If you read the paper "A Set of C++ Classes for Co-routine Style Programming" things will make a lot more sense.
Adding a bit:
I'm not an old enough programmer to have used the task library. However, I know that C++ was designed after Stroustrup wrote a simulation in Simula that had many of the same properties as the task library, so I've always been curious about it.
If I were to implement the exercise from the book, I would probably do it like this (please note, I haven't tested this code or even tried to compile it):
class Scheduler {
std::list<*ITask> tasks;
public:
void run()
{
while (1) // or at least until some message is sent to stop running
for (std::list<*ITask>::iterator itor = tasks.begin()
, std::list<*ITask>::iterator end = tasks.end()
; itor != end
; ++itor)
(*itor)->run(); // yes, two dereferences
}
void add_task(ITask* task)
{
tasks.push_back(task);
}
};
struct ITask {
virtual ~ITask() { }
virtual void run() = 0;
};
I know people will disagree with some of my choices.

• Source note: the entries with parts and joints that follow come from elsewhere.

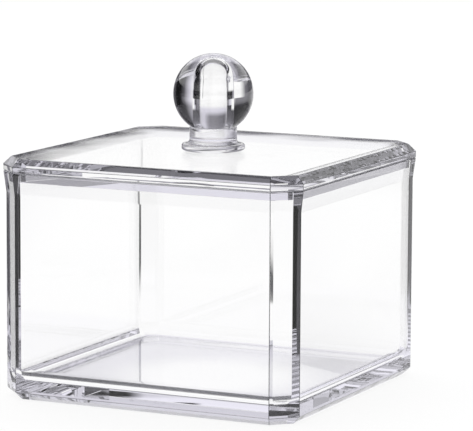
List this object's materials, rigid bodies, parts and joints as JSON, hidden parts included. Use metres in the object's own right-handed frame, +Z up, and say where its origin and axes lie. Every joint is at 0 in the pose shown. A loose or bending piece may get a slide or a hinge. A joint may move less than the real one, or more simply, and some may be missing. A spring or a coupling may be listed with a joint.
{
  "type": "cotton pad box",
  "caption": "Clear acrylic box with bevelled corners and a lift-off lid carried by a ball knob, for keeping cotton pads on a vanity.",
  "frame": {"origin": "middle of the flat ring that the box stands on", "axes": "+Z up through the knob, -Y towards the front of the box, +X to the right"},
  "size_m": [0.0966, 0.0966, 0.1],
  "materials": {
    "box_acrylic": "clear, polished",
    "lid_acrylic": "clear, polished",
    "knob_acrylic": "clear, polished"
  },
  "bodies": {
    "box": {"box_body": "box_acrylic"},
    "lid": {"lid": "lid_acrylic", "knob_stem": "knob_acrylic", "knob_ball": "knob_acrylic"}
  },
  "joints": [
    {"name": "lid_lift", "type": "slide", "parent": "box", "child": "lid", "axis": [0, 0, 1], "range_m": [0, 0.05]}
  ]
}
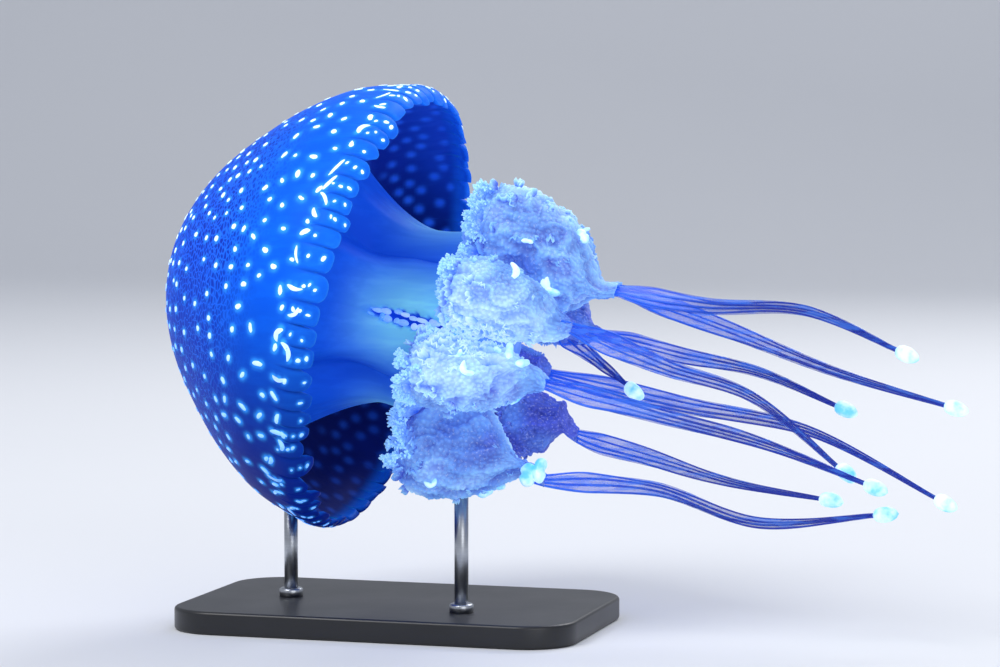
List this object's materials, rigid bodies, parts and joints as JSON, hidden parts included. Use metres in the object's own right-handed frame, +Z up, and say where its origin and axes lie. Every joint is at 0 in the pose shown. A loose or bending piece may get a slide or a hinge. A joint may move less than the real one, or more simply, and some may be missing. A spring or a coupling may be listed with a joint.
{
  "type": "spotted jellyfish model on a display stand",
  "caption": "Still life-size model of a white-spotted jellyfish swimming on its side, with frilled arms and club-ended tails, held above a flat base by rods.",
  "frame": {"origin": "centre of the underside of the stand's base", "axes": "+X the way the tails trail, +Y to the side, +Z up"},
  "size_m": [0.3483, 0.1972, 0.2353],
  "materials": {
    "bell_jelly": "wet translucent blue jelly with raised white spots",
    "column_jelly": "wet translucent bright blue jelly",
    "frill_flesh": "soft pale lavender frills",
    "tail_jelly": "clear dark blue strands",
    "club_jelly": "bright pale blue clubs",
    "stand_plinth": "satin black paint",
    "stand_rods": "brushed steel"
  },
  "bodies": {
    "root": {"arm_1": "column_jelly", "arm_2": "column_jelly", "arm_3": "column_jelly", "arm_4": "column_jelly", "arm_5": "column_jelly", "arm_6": "column_jelly", "arm_7": "column_jelly", "arm_8": "column_jelly", "bell": "bell_jelly", "club_1": "club_jelly", "club_2": "club_jelly", "club_3": "club_jelly", "club_4": "club_jelly", "club_5": "club_jelly", "club_6": "club_jelly", "club_7": "club_jelly", "club_8": "club_jelly", "club_short": "club_jelly", "frill_1": "frill_flesh", "frill_2": "frill_flesh", "frill_3": "frill_flesh", "frill_4": "frill_flesh", "frill_5": "frill_flesh", "frill_6": "frill_flesh", "frill_7": "frill_flesh", "frill_8": "frill_flesh", "margin_1": "bell_jelly", "margin_2": "bell_jelly", "margin_3": "bell_jelly", "margin_4": "bell_jelly", "margin_5": "bell_jelly", "margin_6": "bell_jelly", "margin_7": "bell_jelly", "margin_8": "bell_jelly", "oral_disc": "column_jelly", "pillar_1": "column_jelly", "pillar_2": "column_jelly", "pillar_3": "column_jelly", "pillar_4": "column_jelly", "stand_base": "stand_plinth", "stand_rod_arms": "stand_rods", "stand_rod_bell": "stand_rods", "tail_1_lower": "tail_jelly", "tail_1_upper": "tail_jelly", "tail_2_lower": "tail_jelly", "tail_2_upper": "tail_jelly", "tail_3_lower": "tail_jelly", "tail_3_upper": "tail_jelly", "tail_4_lower": "tail_jelly", "tail_4_upper": "tail_jelly", "tail_5_lower": "tail_jelly", "tail_5_upper": "tail_jelly", "tail_6_lower": "tail_jelly", "tail_6_upper": "tail_jelly", "tail_7_lower": "tail_jelly", "tail_7_upper": "tail_jelly", "tail_8_lower": "tail_jelly", "tail_8_upper": "tail_jelly", "tail_short": "tail_jelly"}
  },
  "joints": []
}
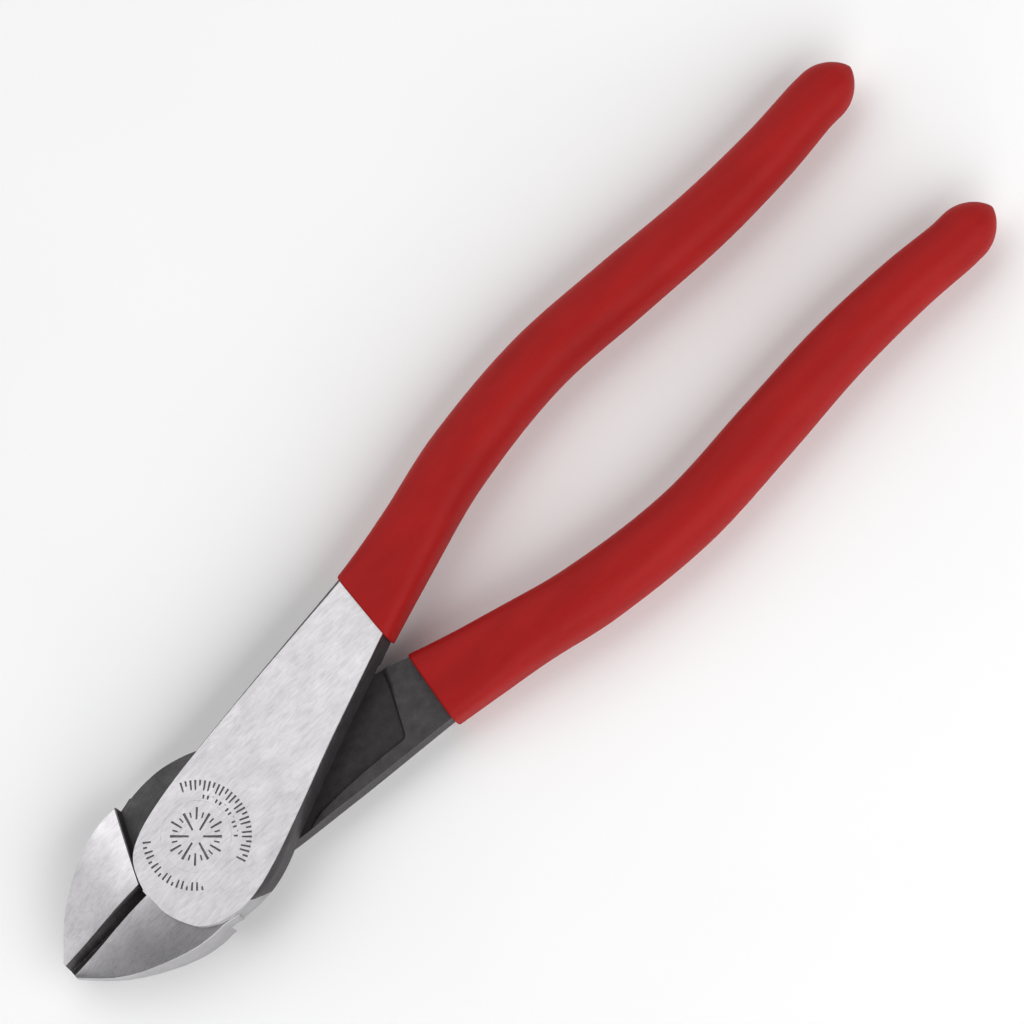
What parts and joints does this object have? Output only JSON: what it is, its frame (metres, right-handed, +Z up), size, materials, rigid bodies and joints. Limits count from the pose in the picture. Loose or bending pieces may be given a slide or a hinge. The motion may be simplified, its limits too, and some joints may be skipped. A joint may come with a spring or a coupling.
{
  "type": "diagonal cutting pliers",
  "caption": "Lap-joint diagonal cutting pliers: two identical forged halves on a flush rivet, each with a bowed, dip-moulded plastic grip; the jaws close on two knife edges.",
  "frame": {"origin": "on the rivet's axis, in the plane that the closed pliers lie on (the ground face of the lower half)", "axes": "+X along the closed pliers towards the jaw tips, +Z up along the rivet's axis, +Y towards the handle of the lower half"},
  "size_m": [0.2044, 0.0494, 0.0127],
  "materials": {
    "ground_steel": "ground bright, fine marks",
    "forged_steel": "ground bright faces with black oxide on the flanks, the recess and the pocket",
    "rivet_steel": "ground flush",
    "dipped_plastic": "satin red, dip moulded"
  },
  "bodies": {
    "back_half": {"back_lever": "forged_steel", "back_grip": "dipped_plastic", "joint_rivet": "rivet_steel"},
    "front_half": {"front_lever": "ground_steel", "front_grip": "dipped_plastic"}
  },
  "joints": [
    {"name": "jaw_pivot", "type": "hinge", "parent": "back_half", "child": "front_half", "pos_m": [0, 0, 0.00635], "axis": [0, 0, 1], "range_deg": [0, 60]}
  ]
}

For instance, using a struct for the interface; but structs have the behavior that inheriting from them is public by default (where inheriting from classes is private by default), and I don't see any value in inheriting privately from an interface, so why not make public inheritance the default?
The idea is that calls to ITask::run() will block the scheduler until the task arrives at a point where it can be interrupted, at which point the task will return from the run method, and wait until the scheduler calls run again to continue. The "cooperative" in "cooperative multitasking" means "tasks say when they can be interrupted" ("coroutine" usually means "cooperative multitasking"). A simple task may only do one thing in its run() method, a more complex task may implement a state machine, and may use its run() method to figure out what state the object is currently in and make calls to other methods based on that state. The tasks must relinquish control once in a while for this to work, because that is the definition of "cooperative multitasking." It's also the reason why all modern operating systems don't use cooperative multitasking.

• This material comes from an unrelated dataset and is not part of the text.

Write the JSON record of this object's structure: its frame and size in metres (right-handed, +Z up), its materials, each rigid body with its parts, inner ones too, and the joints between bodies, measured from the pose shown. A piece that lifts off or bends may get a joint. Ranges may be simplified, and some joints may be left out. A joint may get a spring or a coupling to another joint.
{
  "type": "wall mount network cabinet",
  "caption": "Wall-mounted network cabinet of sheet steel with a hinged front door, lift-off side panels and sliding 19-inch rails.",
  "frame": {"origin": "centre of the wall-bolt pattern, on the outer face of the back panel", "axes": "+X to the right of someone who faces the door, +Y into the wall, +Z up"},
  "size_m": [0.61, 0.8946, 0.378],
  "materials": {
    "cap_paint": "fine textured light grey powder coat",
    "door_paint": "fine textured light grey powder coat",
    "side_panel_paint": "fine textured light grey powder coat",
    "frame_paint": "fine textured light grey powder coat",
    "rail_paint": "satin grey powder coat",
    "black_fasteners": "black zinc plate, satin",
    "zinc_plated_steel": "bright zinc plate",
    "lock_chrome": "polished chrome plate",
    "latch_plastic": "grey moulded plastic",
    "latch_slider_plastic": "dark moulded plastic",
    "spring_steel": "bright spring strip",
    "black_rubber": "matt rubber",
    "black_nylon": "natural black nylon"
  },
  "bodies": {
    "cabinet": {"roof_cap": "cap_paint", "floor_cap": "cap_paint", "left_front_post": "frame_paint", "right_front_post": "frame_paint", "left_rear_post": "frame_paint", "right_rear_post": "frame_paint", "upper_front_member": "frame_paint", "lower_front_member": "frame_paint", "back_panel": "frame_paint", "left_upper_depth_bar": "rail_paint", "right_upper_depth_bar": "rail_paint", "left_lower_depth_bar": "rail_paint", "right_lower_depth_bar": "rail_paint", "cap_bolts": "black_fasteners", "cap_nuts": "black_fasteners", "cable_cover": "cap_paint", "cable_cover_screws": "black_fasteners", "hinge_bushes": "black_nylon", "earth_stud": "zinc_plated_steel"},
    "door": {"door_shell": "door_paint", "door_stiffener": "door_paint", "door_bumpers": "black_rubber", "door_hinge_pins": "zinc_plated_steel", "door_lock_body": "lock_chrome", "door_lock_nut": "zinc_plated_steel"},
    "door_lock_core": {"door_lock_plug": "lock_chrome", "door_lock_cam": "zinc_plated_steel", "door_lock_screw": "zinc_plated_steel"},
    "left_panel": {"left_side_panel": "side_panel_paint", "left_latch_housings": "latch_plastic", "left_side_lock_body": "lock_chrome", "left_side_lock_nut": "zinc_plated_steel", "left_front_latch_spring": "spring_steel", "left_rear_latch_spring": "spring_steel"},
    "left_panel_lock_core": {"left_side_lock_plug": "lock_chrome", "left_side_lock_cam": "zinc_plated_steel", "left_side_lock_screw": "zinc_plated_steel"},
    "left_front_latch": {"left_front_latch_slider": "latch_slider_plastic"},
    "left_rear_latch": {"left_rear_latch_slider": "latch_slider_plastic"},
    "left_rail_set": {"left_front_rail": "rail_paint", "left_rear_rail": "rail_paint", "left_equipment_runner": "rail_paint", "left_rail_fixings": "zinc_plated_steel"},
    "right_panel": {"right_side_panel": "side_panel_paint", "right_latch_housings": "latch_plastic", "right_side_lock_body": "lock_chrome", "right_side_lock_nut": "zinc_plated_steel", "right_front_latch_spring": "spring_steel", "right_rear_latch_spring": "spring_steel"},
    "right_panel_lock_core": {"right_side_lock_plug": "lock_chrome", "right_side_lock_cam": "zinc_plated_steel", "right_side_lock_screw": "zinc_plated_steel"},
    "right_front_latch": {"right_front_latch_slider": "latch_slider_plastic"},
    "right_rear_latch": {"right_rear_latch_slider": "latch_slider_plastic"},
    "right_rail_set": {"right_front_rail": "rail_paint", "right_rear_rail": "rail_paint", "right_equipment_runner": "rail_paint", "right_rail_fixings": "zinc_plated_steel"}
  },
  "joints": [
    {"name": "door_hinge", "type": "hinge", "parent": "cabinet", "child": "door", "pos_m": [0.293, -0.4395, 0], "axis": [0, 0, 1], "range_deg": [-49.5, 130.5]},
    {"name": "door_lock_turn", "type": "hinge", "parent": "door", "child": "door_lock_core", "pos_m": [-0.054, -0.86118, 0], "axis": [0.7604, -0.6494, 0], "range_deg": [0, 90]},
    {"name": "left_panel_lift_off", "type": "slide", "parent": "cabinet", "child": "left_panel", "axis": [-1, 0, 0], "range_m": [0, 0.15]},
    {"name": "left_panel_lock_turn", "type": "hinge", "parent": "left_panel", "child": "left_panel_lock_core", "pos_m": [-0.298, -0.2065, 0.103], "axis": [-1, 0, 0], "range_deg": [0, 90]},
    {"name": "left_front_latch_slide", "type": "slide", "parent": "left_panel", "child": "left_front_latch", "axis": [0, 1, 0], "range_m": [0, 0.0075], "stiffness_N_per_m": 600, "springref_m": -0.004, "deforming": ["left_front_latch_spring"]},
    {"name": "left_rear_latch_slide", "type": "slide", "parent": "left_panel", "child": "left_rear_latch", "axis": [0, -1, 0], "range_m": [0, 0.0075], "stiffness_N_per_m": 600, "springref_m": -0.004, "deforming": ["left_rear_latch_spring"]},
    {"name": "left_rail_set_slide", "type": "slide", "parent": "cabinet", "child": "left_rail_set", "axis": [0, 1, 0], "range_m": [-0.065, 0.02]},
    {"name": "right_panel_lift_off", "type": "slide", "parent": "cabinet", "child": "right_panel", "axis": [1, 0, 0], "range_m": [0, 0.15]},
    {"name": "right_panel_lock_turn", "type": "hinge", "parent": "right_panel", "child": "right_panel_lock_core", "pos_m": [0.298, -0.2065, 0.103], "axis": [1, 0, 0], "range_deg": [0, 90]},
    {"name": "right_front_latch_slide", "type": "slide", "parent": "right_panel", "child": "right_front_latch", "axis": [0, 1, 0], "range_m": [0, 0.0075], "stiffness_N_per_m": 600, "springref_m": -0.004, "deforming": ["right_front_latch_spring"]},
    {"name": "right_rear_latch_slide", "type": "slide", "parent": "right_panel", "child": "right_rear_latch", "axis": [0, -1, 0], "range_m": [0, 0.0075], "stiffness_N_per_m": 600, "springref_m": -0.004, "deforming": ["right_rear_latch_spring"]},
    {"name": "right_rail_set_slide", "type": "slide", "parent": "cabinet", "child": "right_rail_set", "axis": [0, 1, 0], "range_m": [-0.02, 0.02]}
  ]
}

This implementation does not (1) follow fair scheduling (maybe keeping a running total of clock ticks spent in in task's run() method, and skipping tasks that have used too much time relative to the others until the other tasks "catch up"), (2) allow for tasks to be removed, or even (3) allow for the scheduler to be stopped.
As for communicating between tasks, you may consider looking at Plan 9's libtask or Rob Pike's newsqueak for inspiration (the "UNIX implementation of Newsqueak" download includes a paper, "The Implementation of Newsqueak" that discusses message passing in an interesting virtual machine).
But I believe this is the basic skeleton Stroustrup had in mind.
Sounds to me like the exercise is asking you to implement a cooperative multi-tasking scheduler. The scheduler operates in virtual time (time ticks you define/implement at whatever level you want), chooses a task to run based on the queue (note that the description mentioned you'd need to implement one), and when the current task is done, the scheduler selects the next one and starts it running.
The generalised structure of a discrete event simulation is based on a priority queue keyed on a time value. At a broad level it goes like:
While (not end condition):
Pop next event (one with the lowest time) from the priority queue
Process that event, which may generate more events
If a new event is generated:
Place this on the priority queue keyed at its generated time
Co-routines change the view of the model from being event-centric to being entity-centric. Entities can go through some life-cycle (e.g. accept job, grab resource X, process job, release resource X, place job in queue for next step). This is somewhat easier to program as the grab resources are handled with semaphore-like synchronisation primitives. The jobs and synchronisation primitives generate the events and queue them behind the scenes.
This gives a model conceptually similar to processes in an operating system and a scheduler waking the process up when its input or a shared resource it has requested is available. The co-routine model makes the simulation quite a lot easier to understand, which is useful for simulating complex systems.
(I'm not a C++ dev)
Probably what it means is that you need to create a class Task (as in Event) that will consist mostly of a callback function pointer and a scheduled time, and can be stored in a list in the Scheduler class, which in turn basically should keep track of a time counter and call each Task's function when the time arrives. These tasks should be created by the Objects of the simulation.
If you need help on the discrete simulation side, go ahead and edit the question.
This is in response to titaniumdecoy's comment to SottieT812's answer. Its much too large for a comment, so I decided to make it another answer.
It is event driven in the sense that simulation state only changes in response to an event. For example, assume that you have two events missile launch and missile impact. When the launch event is executed, it figures out when and where it will impact, and schedules an impact event for the appropriate time. The position of the missile is not calculated between the launch and impact, although it will probably have a method that can be called by other objects to get the position at a particular time.
This is in contrast to a time driven simulation, where the exact position of the missile (and every other object in the simulation) is calculated after every time step, say 1 second.
Depending on the characteristics of the model, the fidelity of the answer required, and many other factors, either event driven or time driven simulation may perform better.
Edit: If anyone is interested in learning more, check out the papers from the Winter Simulation Conference
There is a book and framework called DEMOS (Discrete Event Modelling on Simula) that describes a co-routine based framework (the eponymous DEMOS). Despite being 30 years or so old DEMOS is actually quite a nice system, and Graham Birtwistle is a really nice guy.
If you implement co-routines on C++ (think setjump/longjump) you should take a look at this book for a description of a really, really elegant discrete event modelling framework. Although it's 30 years old it's a bit of a timeless classic and still has a fan base.
In the paper linked to by "me.yahoo.com/..." which describes the task.h class:
Tasks execute in parallel
A task may be suspended and resumed later
The library is described as a method of multiprogramming.
Is it possible to do this without using threads or separate processes?